Planning for identifying privileged information and creating a log needs to happen when you first start a matter. We create privilege filters for clients and update them regularly. That’s step one. Step two is thinking through what you will need from a privilege log from the other side, and what you will provide, as well as what unique considerations you may need in terms of fields for specific types of ESI you know will come up in the case. Step 3 is negotiating the scope of the log — whether in your ESI protocol or elsewhere. Step 4 is to plan your review to create the fields you need for your privilege log and have dedicated reviewers for a second pass privilege review to ensure it’s ready to go upon production or soon thereafter.

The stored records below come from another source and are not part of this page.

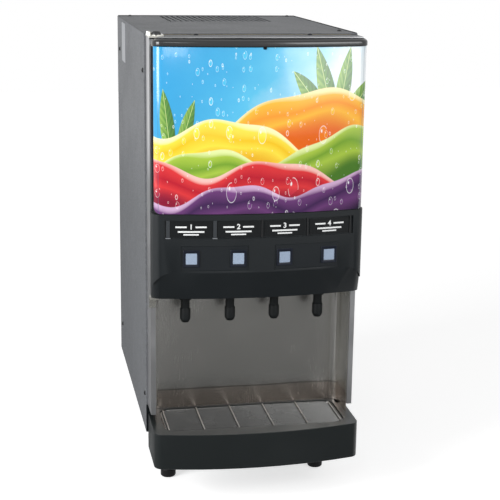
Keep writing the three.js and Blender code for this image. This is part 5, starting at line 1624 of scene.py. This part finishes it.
@dataclass
class DripStation:
    """Drip tray and its wire grille."""

    wire_radius: float = 0.0012
    rim_radius: float = 0.0015
    half_width: float = 0.1640
    front_y: float = -0.2925
    rear_y: float = -0.1845
    corner: float = 0.020
    long_z: float = 0.1422
    cross_z: float = 0.1441
    long_wires: int = 22
    cross_places: tuple[float, ...] = (-0.1588, -0.0953, -0.0318, 0.0318, 0.0953, 0.1588)

    def build(self) -> None:
        """Makes and dresses the tray and the grille."""
        rounded_copy("drip_tray", 0.0016, TRAY_BLACK, "drip_tray", segments=3)
        middle, half_y = (self.front_y + self.rear_y) / 2, (self.rear_y - self.front_y) / 2
        rim = [(x, middle + y, self.long_z) for x, y in rounded_rectangle(self.half_width, half_y, self.corner, 8)]
        hoop = WIRES.make(
            "grille_rim", polylines("rim_line", [(rim, True)]), GRILLE_CHROME, wire_radius=self.rim_radius,
        )
        fit(hoop, None, "drip_grille", ("drip_grille",))
        lines: list[tuple[Sequence[Triple], bool]] = []
        crosses: list[tuple[Sequence[Triple], bool]] = []
        for index in range(1, self.long_wires + 1):
            y = self.front_y + 2 * half_y * index / (self.long_wires + 1)
            end = self.half_width - self.draw(min(y - self.front_y, self.rear_y - y))
            lines.append(([(-end, y, self.long_z), (end, y, self.long_z)], False))
        for x in self.cross_places:
            draw = self.draw(self.half_width - abs(x))
            crosses.append(([(x, self.front_y + draw, self.cross_z), (x, self.rear_y - draw, self.cross_z)], False))
        # The cross wires take the lighter chrome, a painted highlight.
        for name, paths, finish in (("wires", lines, GRILLE_CHROME), ("cross_wires", crosses, CROSS_CHROME_HIGHLIGHT)):
            wires = WIRES.make(
                "grille_" + name, polylines(name + "_lines", paths), finish, wire_radius=self.wire_radius,
            )
            fit(wires, None, "drip_grille", ("drip_grille",))

    def draw(self, distance: float) -> float:
        """Returns how far the rounded corner draws a wire's end in, at its distance from the rim."""
        reach = self.corner - distance
        return self.corner - math.sqrt(self.corner ** 2 - reach ** 2) if reach > 0 else 0.0


@dataclass
class Legs:
    """Four screw-in legs."""

    def build(self) -> None:
        """Dresses the legs."""
        for name in ("leg_front_left", "leg_front_right", "leg_rear_left", "leg_rear_right"):
            rounded_copy(name, 0.0012, LEG_BLACK, name, 3, 0.4)


@dataclass
class ColdCompartment:
    """White liner, foam and the four containers."""

    cap_y: float = -0.1695
    cap_radius: float = 0.0262
    cap_z: Pair = (0.7245, 0.7400)
    front_y: float = -0.2295
    label_z: Pair = (0.470, 0.560)
    label_half: float = 0.028

    def build(self) -> None:
        """Makes and dresses the compartment's pieces."""
        dress(("compartment_liner",), LINER_WHITE)
        dress(("cabinet_insulation",), FOAM)
        for index in range(1, 5):
            rounded_copy(
                f"concentrate_container_{index}", 0.0022, CONTAINER_WHITE, join_flats=False,
            )
        self.container_caps()
        self.container_labels()

    def places(self) -> list[float]:
        """Returns the middles of the containers across the compartment."""
        return [self.middle(f"concentrate_container_{index}") for index in range(1, 5)]

    def middle(self, node: str) -> float:
        """Returns the middle of a node's box across the object."""
        low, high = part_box(node)
        return (low[0] + high[0]) / 2

    def container_caps(self) -> None:
        """Adds ribbed blue bands round the containers' screw caps."""
        low, high = self.cap_z
        middle = (low + high) / 2
        points = [(x, self.cap_y, middle) for x in self.places()]
        ribs = RIBS.make(
            "cap_grip_ribs", points_mesh("cap_places", points), CAP_BLUE, count=40, radius=self.cap_radius + 0.0002,
            rib_radius=0.0009, height=high - low - 0.001,
        )
        fit(ribs, None)

    def container_labels(self) -> None:
        """Adds a bare paper label with two plain stripes to the front of each container."""
        (low, high), half = self.label_z, self.label_half
        papers, stripes = [], []
        for x in self.places():
            papers.append(box((x, self.front_y, (low + high) / 2), (half, 0.0003, (high - low) / 2), 0.0001))
            for z, reach in ((high - 0.016, 0.8), (high - 0.028, 0.55)):
                stripes.append(box((x, self.front_y, z), (half * reach, 0.0005, 0.003), 0.0001))
        fit(link("container_labels", joined("container_labels", papers)), FOIL_WHITE)
        fit(link("container_stripes", joined("container_stripes", stripes)), CAP_BLUE)


@dataclass
class CoolingUnit:
    """Water bath, compressor and condenser with its fan."""

    fin_pitch: float = 0.003
    compressor_axis: Pair = (-0.092, 0.1305)
    seam_radius: float = 0.074
    seam_z: float = 0.218
    board_front: float = 0.2903

    def build(self) -> None:
        """Makes and dresses the unit's pieces."""
        dress(("water_bath_tank", "water_bath_lid"), TANK_STEEL)
        dress(("evaporator_coil",), COPPER)
        dress(("agitator_motor", "fan_motor", "pump_drives"), MOTOR_STEEL)
        dress(("agitator_impeller", "condenser_fan", "fan_shroud"), BLACK_PLASTIC)
        dress(("compressor",), BLACK_ENAMEL)
        dress(("condenser",), FIN_ALUMINIUM)
        dress(("control_board",), BOARD_GREEN)
        self.fins()
        self.compressor_top()
        self.board_parts()

    def fins(self) -> None:
        """Adds the condenser's thin fins, which stand a little out of its core."""
        low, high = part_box("condenser")
        count = int((high[0] - low[0] - 0.006) / self.fin_pitch)
        middle_y, middle_z = (low[1] + high[1]) / 2, (low[2] + high[2]) / 2
        points = [(low[0] + 0.004 + step * self.fin_pitch, middle_y, middle_z) for step in range(count)]
        piece = PLATES.make(
            "condenser_fins", points_mesh("fin_places", points), FIN_ALUMINIUM, thickness=0.0004,
            depth=high[1] - low[1] + 0.0004, height=high[2] - low[2] - 0.012,
        )
        fit(piece, None)

    def compressor_top(self) -> None:
        """Adds the weld seam round the compressor's shell."""
        radius, z = self.seam_radius, self.seam_z
        profile = (
            (radius - 0.004, z - 0.003), (radius + 0.0006, z - 0.002),
            (radius + 0.0006, z + 0.002), (radius - 0.004, z + 0.003),
        )
        piece = link("compressor_seam", turned("weld_seam", profile, self.compressor_axis, 48))
        smoothed(piece.data, 0.7)
        fit(piece, BLACK_ENAMEL)

    def board_parts(self) -> None:
        """Makes the control board's relays and chip black, and adds its terminal blocks."""
        board = rounded_copy("control_board", 0.0003, BOARD_GREEN, join_flats=False)
        front = self.board_front
        repaint(board, CHIP_BLACK, lambda face: face.center.y < front - 0.0004)
        low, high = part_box("control_board")
        blocks = [
            box((x, front - 0.004, high[2] - 0.008), (0.0042, 0.0045, 0.0055), 0.0004)
            for x in (low[0] + 0.03 + step * 0.0098 for step in range(12))
        ]
        fit(link("board_terminals", joined("board_terminals", blocks)), CAP_BLUE)


def main() -> None:
    """Builds the studio and every sub-assembly in order."""
    logging.basicConfig(level=logging.INFO, format="%(name)s %(message)s")
    shell = Bar(Bow(0.1847, -0.3112, -0.2571, 0.860, 0.018), 0.5413, 0.8252)
    rail = Bar(Bow(0.1858, -0.3132, -0.2741, 0.862, 0.0192), 0.8255, 0.8380)
    face = Bow(0.1872, -0.3112, -0.2571, 0.860, 0.016)
    parts = (
        Studio(), Cabinet(), Door(shell, rail), OperatingPanel(face), CupBay(), DripStation(), Legs(),
        ColdCompartment(), CoolingUnit(),
    )
    for part in parts:
        part.build()


if __name__ == "__main__":
    main()
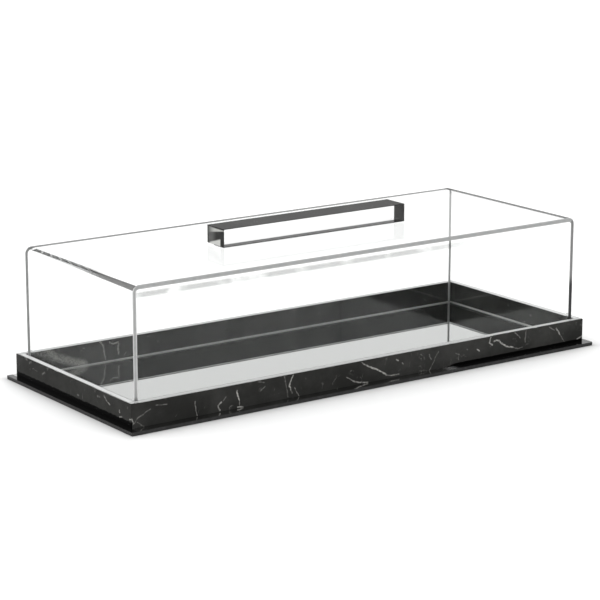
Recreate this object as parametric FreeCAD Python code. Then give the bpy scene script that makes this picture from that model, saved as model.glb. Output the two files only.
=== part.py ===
import FreeCAD, Part
import os

# A covered loaf-cake stand. A low tray of clear strips stands on a thin mirror plate, and a clear
# box-shaped cover with a bar handle drops inside the tray walls. Millimetres, +Z up, +X along the
# length, +Y to the rear, with the origin at the centre of the plate's underside.

# Driving dimensions
PLATE_LENGTH = 400.0
PLATE_WIDTH = 169.0
PLATE_THICKNESS = 2.5
PLATE_CORNER_RADIUS = 0.8

TRAY_LENGTH = 392.0
TRAY_WIDTH = 155.0
WALL_HEIGHT = 17.0
WALL_THICKNESS = 4.5

LAMINATE_THICKNESS = 0.4
LAMINATE_END_INSET = 0.3
LAMINATE_TOP_INSET = 0.3

# Solvent cement softens the faces it joins, so each glued pair runs this far into each other
CEMENT_DEPTH = 0.05

COVER_LENGTH = 380.0
COVER_WIDTH = 142.0
COVER_TOP = 96.0
COVER_THICKNESS = 3.0
COVER_BEND_RADIUS = 5.0
COVER_FLOOR_GAP = 0.1

HANDLE_LENGTH = 158.0
HANDLE_WIDTH = 20.5
HANDLE_HEIGHT = 13.0
HANDLE_BASE_WIDTH = 12.0

# Derived heights and half sizes
WALL_FOOT = PLATE_THICKNESS - CEMENT_DEPTH
WALL_TOP = PLATE_THICKNESS + WALL_HEIGHT
COVER_FOOT = PLATE_THICKNESS + COVER_FLOOR_GAP
CLEAR_HALF_LENGTH = TRAY_LENGTH / 2 - LAMINATE_THICKNESS
CLEAR_HALF_WIDTH = TRAY_WIDTH / 2 - LAMINATE_THICKNESS
INNER_HALF_WIDTH = CLEAR_HALF_WIDTH - WALL_THICKNESS
LAMINATE_TOP = WALL_TOP - LAMINATE_TOP_INSET
SHEET_THICKNESS = LAMINATE_THICKNESS + CEMENT_DEPTH
HANDLE_TOP = COVER_TOP + HANDLE_HEIGHT
HANDLE_BLOCK_FOOT = COVER_TOP + LAMINATE_THICKNESS - CEMENT_DEPTH
HANDLE_BLOCK_TOP = HANDLE_TOP - LAMINATE_THICKNESS + CEMENT_DEPTH
HANDLE_BLOCK_LENGTH = HANDLE_LENGTH - 2 * LAMINATE_THICKNESS


def block(size_x, size_y, centre_x, centre_y, foot_z, top_z):
    """A box centred on (centre_x, centre_y), from foot_z up to top_z."""
    corner = FreeCAD.Vector(centre_x - size_x / 2, centre_y - size_y / 2, foot_z)
    return Part.makeBox(size_x, size_y, top_z - foot_z, corner)


def vertical_edges(solid):
    """The edges of a box that run straight up."""
    return [edge for edge in solid.Edges if abs(edge.tangentAt(edge.FirstParameter).z) > 0.99]


def base_plate():
    plate = block(PLATE_LENGTH, PLATE_WIDTH, 0, 0, 0, PLATE_THICKNESS)
    return plate.makeFillet(PLATE_CORNER_RADIUS, vertical_edges(plate))


def long_wall(side):
    """The front (side -1) or rear (side +1) strip. It runs past the ends of the two short strips."""
    centre_y = side * (CLEAR_HALF_WIDTH - WALL_THICKNESS / 2)
    return block(2 * CLEAR_HALF_LENGTH, WALL_THICKNESS, 0, centre_y, WALL_FOOT, WALL_TOP)


def short_wall(side):
    """The left (side -1) or right (side +1) strip, cemented between the two long ones."""
    centre_x = side * (CLEAR_HALF_LENGTH - WALL_THICKNESS / 2)
    length = 2 * (INNER_HALF_WIDTH + CEMENT_DEPTH)
    return block(WALL_THICKNESS, length, centre_x, 0, WALL_FOOT, WALL_TOP)


def long_wall_laminate(side):
    """The sheet on the outer face of a long strip. It covers the edges of the end sheets."""
    centre_y = side * (TRAY_WIDTH - SHEET_THICKNESS) / 2
    length = TRAY_LENGTH - 2 * LAMINATE_END_INSET
    return block(length, SHEET_THICKNESS, 0, centre_y, PLATE_THICKNESS, LAMINATE_TOP)


def short_wall_laminate(side):
    """The sheet on the outer face of a short strip. It also covers the cut ends of the long ones."""
    centre_x = side * (TRAY_LENGTH - SHEET_THICKNESS) / 2
    width = TRAY_WIDTH - 2 * SHEET_THICKNESS
    return block(SHEET_THICKNESS, width, centre_x, 0, PLATE_THICKNESS, LAMINATE_TOP)


def bent_outline(half_length, top, radius, foot):
    """The cover's outline seen from the front: upright ends and a top, with round bends between."""
    shoulder = top - radius
    straight = half_length - radius
    rise = radius * 0.5 ** 0.5
    left_foot = FreeCAD.Vector(-half_length, 0, foot)
    left_shoulder = FreeCAD.Vector(-half_length, 0, shoulder)
    left_bend = FreeCAD.Vector(-straight - rise, 0, shoulder + rise)
    left_top = FreeCAD.Vector(-straight, 0, top)
    right_top = FreeCAD.Vector(straight, 0, top)
    right_bend = FreeCAD.Vector(straight + rise, 0, shoulder + rise)
    right_shoulder = FreeCAD.Vector(half_length, 0, shoulder)
    right_foot = FreeCAD.Vector(half_length, 0, foot)
    edges = [
        Part.LineSegment(left_foot, left_shoulder).toShape(),
        Part.Arc(left_shoulder, left_bend, left_top).toShape(),
        Part.LineSegment(left_top, right_top).toShape(),
        Part.Arc(right_top, right_bend, right_shoulder).toShape(),
        Part.LineSegment(right_shoulder, right_foot).toShape(),
        Part.LineSegment(right_foot, left_foot).toShape(),
    ]
    return Part.Wire(edges)


def outline_prism(wire, thickness, start_y):
    """The solid that an outline sweeps from start_y towards the rear."""
    prism = Part.Face(wire).extrude(FreeCAD.Vector(0, thickness, 0))
    prism.translate(FreeCAD.Vector(0, start_y, 0))
    return prism


def inner_outline(cement):
    """The outline of the space inside the bent sheet, made larger by the cement all round."""
    inset = COVER_THICKNESS - cement
    half_length = COVER_LENGTH / 2 - inset
    return bent_outline(half_length, COVER_TOP - inset, COVER_BEND_RADIUS - inset, COVER_FOOT)


def cover_shell():
    """One bent sheet over the cover's whole width: left end, top and right end."""
    outer = bent_outline(COVER_LENGTH / 2, COVER_TOP, COVER_BEND_RADIUS, COVER_FOOT)
    body = outline_prism(outer, COVER_WIDTH, -COVER_WIDTH / 2)
    hollow = outline_prism(inner_outline(0), COVER_WIDTH, -COVER_WIDTH / 2)
    return body.cut(hollow)


def cover_panel(side):
    """The flat front (side -1) or rear (side +1) panel, let in flush with the bent sheet's edges."""
    start_y = side * (COVER_WIDTH - COVER_THICKNESS) / 2 - COVER_THICKNESS / 2
    return outline_prism(inner_outline(CEMENT_DEPTH), COVER_THICKNESS, start_y)


def handle_block():
    length = HANDLE_BLOCK_LENGTH + 2 * CEMENT_DEPTH
    return block(length, HANDLE_WIDTH, 0, 0, HANDLE_BLOCK_FOOT, HANDLE_BLOCK_TOP)


def handle_top_laminate():
    """The sheet on top of the bar. It also covers the upper edges of the end sheets."""
    foot_z = HANDLE_TOP - LAMINATE_THICKNESS
    return block(HANDLE_LENGTH, HANDLE_WIDTH, 0, 0, foot_z, HANDLE_TOP)


def handle_base_laminate():
    """The narrower strip under the bar, flush with its front face, that joins it to the cover."""
    centre_y = -(HANDLE_WIDTH - HANDLE_BASE_WIDTH) / 2
    foot_z = COVER_TOP - CEMENT_DEPTH
    top_z = COVER_TOP + LAMINATE_THICKNESS
    return block(HANDLE_LENGTH, HANDLE_BASE_WIDTH, 0, centre_y, foot_z, top_z)


def handle_end_laminate(side):
    """The sheet on the left (side -1) or right (side +1) end of the bar."""
    centre_x = side * (HANDLE_BLOCK_LENGTH + LAMINATE_THICKNESS) / 2
    foot_z = COVER_TOP + LAMINATE_THICKNESS
    top_z = HANDLE_TOP - LAMINATE_THICKNESS
    return block(LAMINATE_THICKNESS, HANDLE_WIDTH, centre_x, 0, foot_z, top_z)


NODES = {
    "base_plate": base_plate(),
    "front_wall": long_wall(-1),
    "rear_wall": long_wall(1),
    "left_wall": short_wall(-1),
    "right_wall": short_wall(1),
    "front_wall_laminate": long_wall_laminate(-1),
    "rear_wall_laminate": long_wall_laminate(1),
    "left_wall_laminate": short_wall_laminate(-1),
    "right_wall_laminate": short_wall_laminate(1),
    "cover_shell": cover_shell(),
    "cover_front_panel": cover_panel(-1),
    "cover_rear_panel": cover_panel(1),
    "handle_block": handle_block(),
    "handle_top_laminate": handle_top_laminate(),
    "handle_base_laminate": handle_base_laminate(),
    "handle_left_laminate": handle_end_laminate(-1),
    "handle_right_laminate": handle_end_laminate(1),
}

os.makedirs("parts", exist_ok=True)
for name, shape in NODES.items():
    if not shape.isValid() or len(shape.Solids) != 1:
        raise RuntimeError(name + " is not one valid solid")
    shape.exportStep("parts/" + name + ".step")
    print(name, round(shape.Volume / 1000, 2), "cm3")
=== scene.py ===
import math

import bpy
from mathutils import Matrix, Vector


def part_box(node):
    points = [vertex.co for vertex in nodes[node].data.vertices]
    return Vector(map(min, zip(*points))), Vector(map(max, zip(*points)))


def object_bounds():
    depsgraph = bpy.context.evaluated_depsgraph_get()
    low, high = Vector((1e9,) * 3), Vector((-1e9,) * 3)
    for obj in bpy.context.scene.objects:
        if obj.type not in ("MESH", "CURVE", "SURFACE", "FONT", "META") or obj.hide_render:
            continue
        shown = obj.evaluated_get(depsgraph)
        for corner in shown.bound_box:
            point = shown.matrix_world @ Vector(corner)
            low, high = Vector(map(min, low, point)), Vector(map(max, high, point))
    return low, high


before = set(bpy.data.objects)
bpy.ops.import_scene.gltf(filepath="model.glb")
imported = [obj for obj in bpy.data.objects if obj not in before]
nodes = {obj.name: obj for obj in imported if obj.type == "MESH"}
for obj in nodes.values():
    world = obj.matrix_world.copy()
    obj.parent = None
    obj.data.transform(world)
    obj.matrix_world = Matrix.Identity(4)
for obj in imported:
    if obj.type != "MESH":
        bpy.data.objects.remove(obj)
cad_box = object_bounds()

# A clear box-shaped cover on a low tray of black marble laminate. The frame's own pieces carry all the
# shapes, and this script gives them their materials, a pale table, soft light and a camera. Lengths are
# in metres and angles in radians, except where a name or a comment says otherwise. A constant with two
# numbers holds the ends of a smooth step.

# The camera, in metres and degrees. Azimuth 0 looks along +Y, and positive turns towards -X.
VIEW_AZIMUTH = -35.46
VIEW_ELEVATION = 13.72
VIEW_ROLL = 0.07
VIEW_DISTANCE = 1.6366
VIEW_AIM_OFFSET = Vector((-0.01067, -0.00517, -0.00615))
LENS_MM = 137.49
SENSOR_MM = 36.0

# The table's size, and how far and how deeply it darkens beside the plate
FLOOR_SIZE = 24.0
SHADE_REACH = 0.0055
SHADE_DEPTH = 0.37

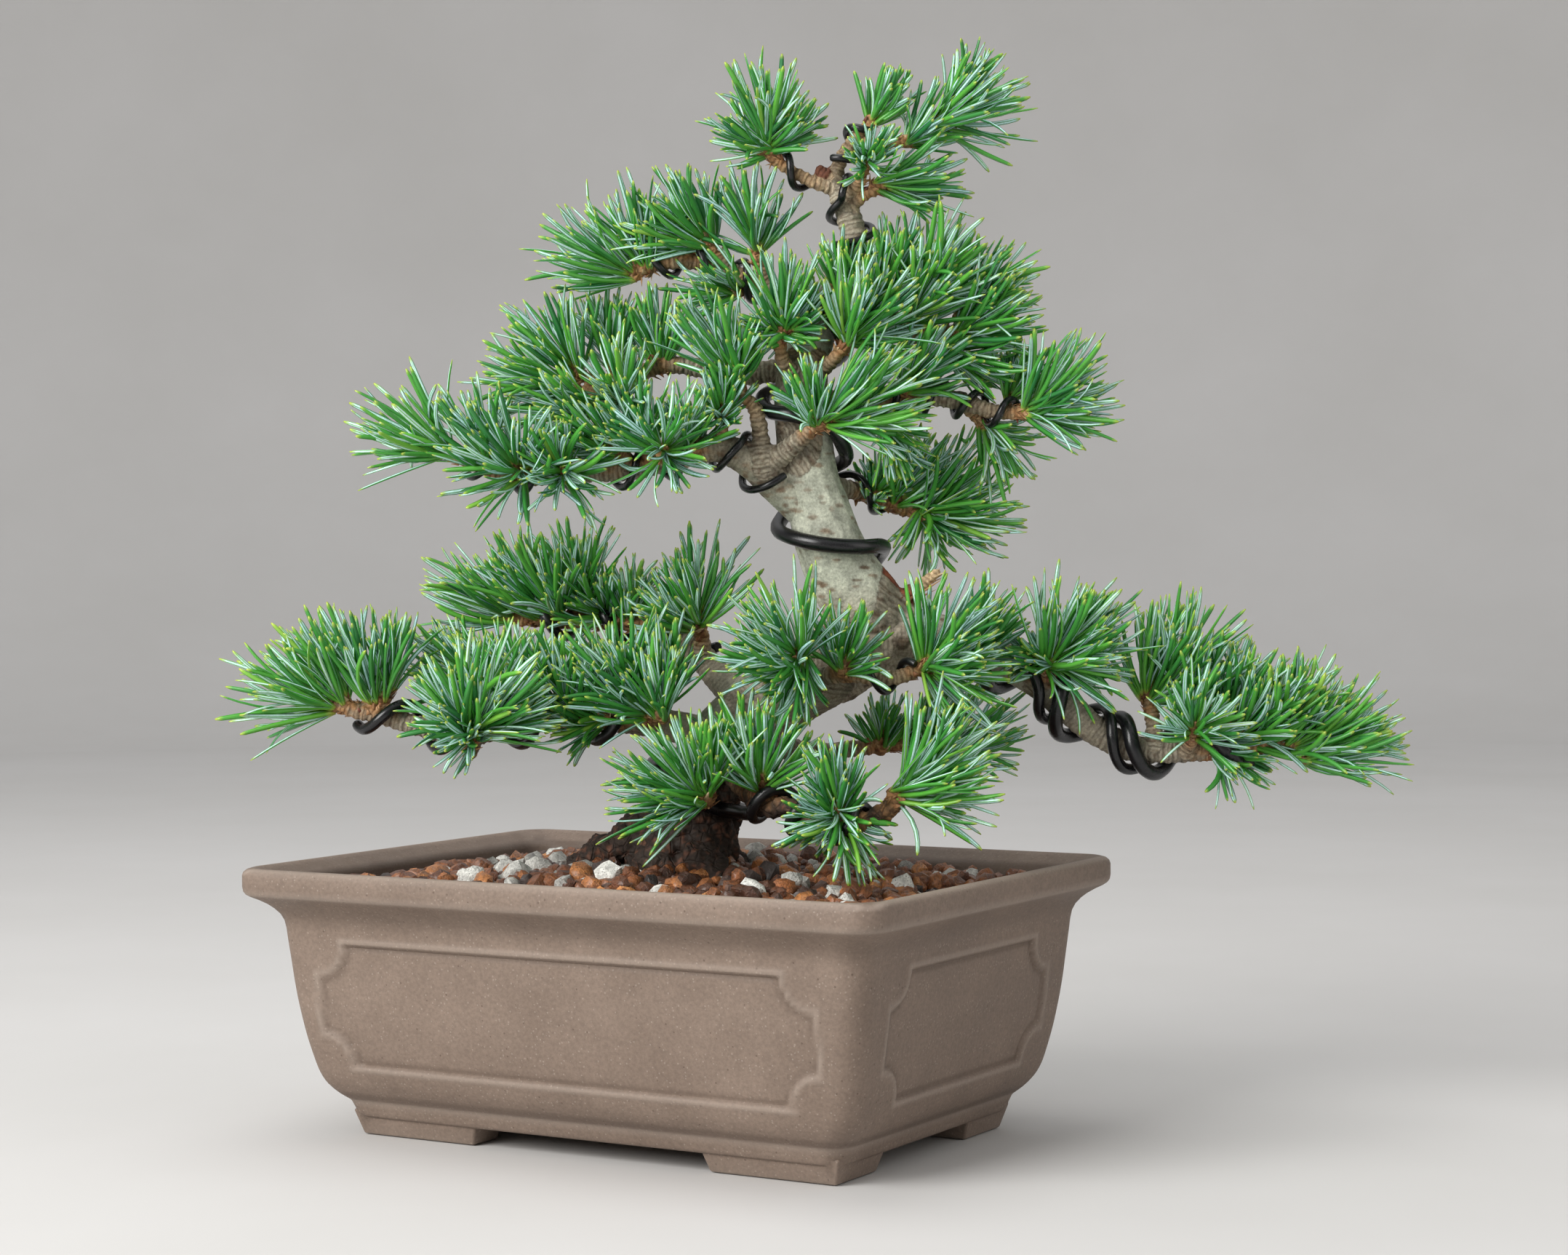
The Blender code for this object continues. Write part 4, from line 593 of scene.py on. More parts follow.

Including the privilege log scope and production considerations in your ESI protocol allows the parties to understand the full scope of what is required, and has the judge sign off on it. That makes enforcing it easier and erases any doubts about the parties’ obligations.

Planning for privilege issues starts before litigation. Know your clients, create filters, understand the privilege issues that recur over and over again so you can anticipate them, know the law on privilege and meet your obligations to create and produce a log that complies with your obligations.